The bank had also stated that subsequent upfront commission will remain payable for each eligible home loan following the 12-month anniversary of the loan settlement.
Westpac Group has now revealed that it will commence making the first subsequent upfront commission payments from February 2020 through to Sunday, 22 March 2020.
The payments will apply to eligible loans settled from Tuesday, 1 January 2019, to Thursday, 28 February 2019, for which subsequent upfront commission will be paid on or before Sunday, 22 March 2020.
Further, Westpac added that upon completion of the first payments, all subsequent upfront commission payments will be remunerated on or before the 22nd day of the month following the 12-month anniversary of settlement.
Westpac Group joins Macquarie Bank in revising its upfront commission model.

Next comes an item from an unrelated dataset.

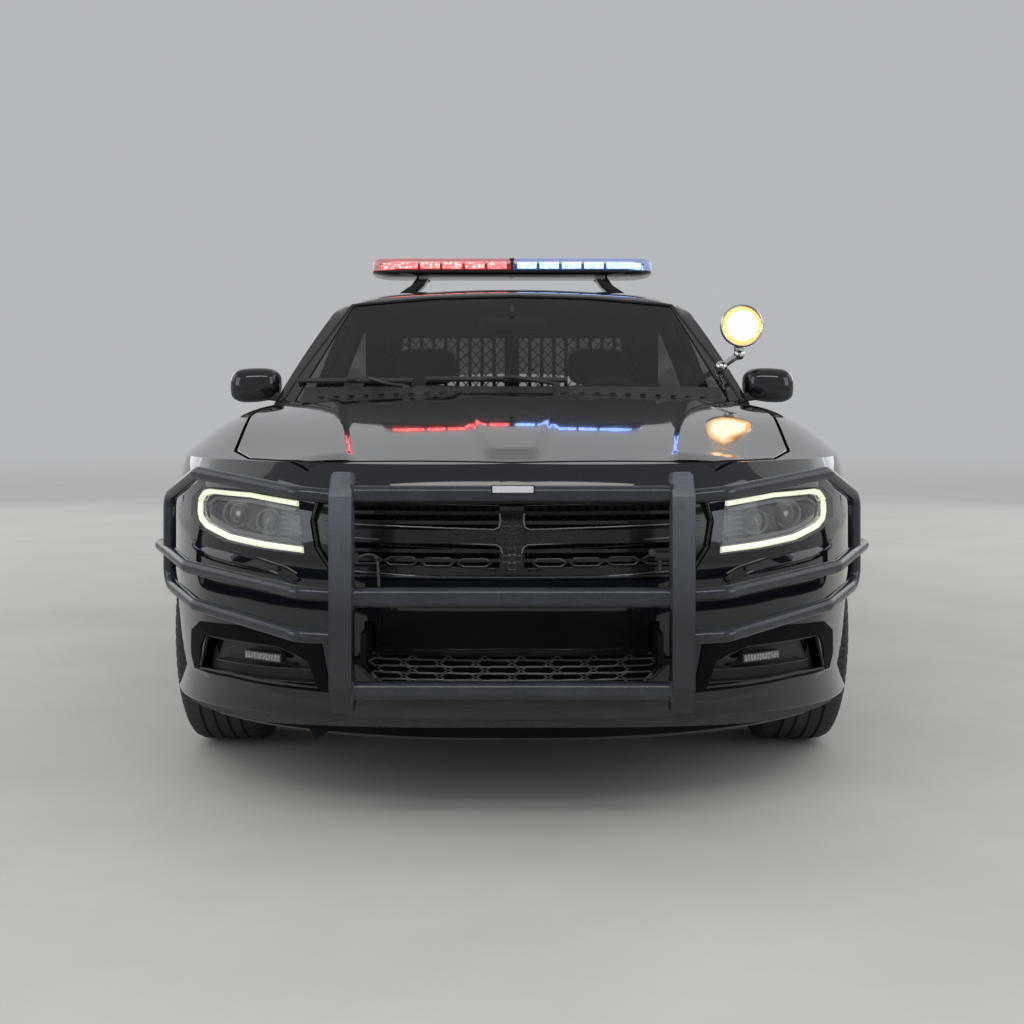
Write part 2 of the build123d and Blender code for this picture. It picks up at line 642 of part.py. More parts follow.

Prior to 1 December 2019, Macquarie calculated upfront commissions using the loan account balance (net of any offset account balances) as at the last day of the calendar month in which the loan is settled.
However, for new loans settled from 1 December 2019, upfront commissions are now calculated using the loan account balance (net of any offset account balances) as at the ninth calendar day post-settlement (10th day of the loan).
The remuneration policy changes come amid continued debate surrounding the method in which upfront commissions are calculated, which resurfaced following the government’s decision to extend the proposed net of offset payment period from 90 days to 365 days.
In the weeks following the publication of the government’s National Consumer Credit Protection Amendment (Mortgage Brokers) Bill 2019, industry leaders noted the impact of contrasting remuneration policies adopted by lenders off the back of the Combined Industry Forum’s move to limit the upfront commission paid to brokers to the amount drawn down by borrowers (net of offset).
Some stakeholders have warned that a disparity in the policies adopted by lenders could create lender-choice conflicts, while others have highlighted the impact of policy uncertainty on broking businesses.
Such concerns have prompted calls for the standardisation of broker remuneration policies adopted by lenders.
However, others, including ANZ CEO Shayne Elliott, have resisted the push for standardisation.
Mr Elliott pointed to the perceived benefits of remuneration policy-based competition, stating that he has a “fundamental belief in the power of free markets”.
“It’s another tool that banks have to compete and differentiate themselves, and also hold brokers to account,” he said.
“I think there are pros and cons, but personally, I think a free market solution on pricing is, overall, a better outcome.”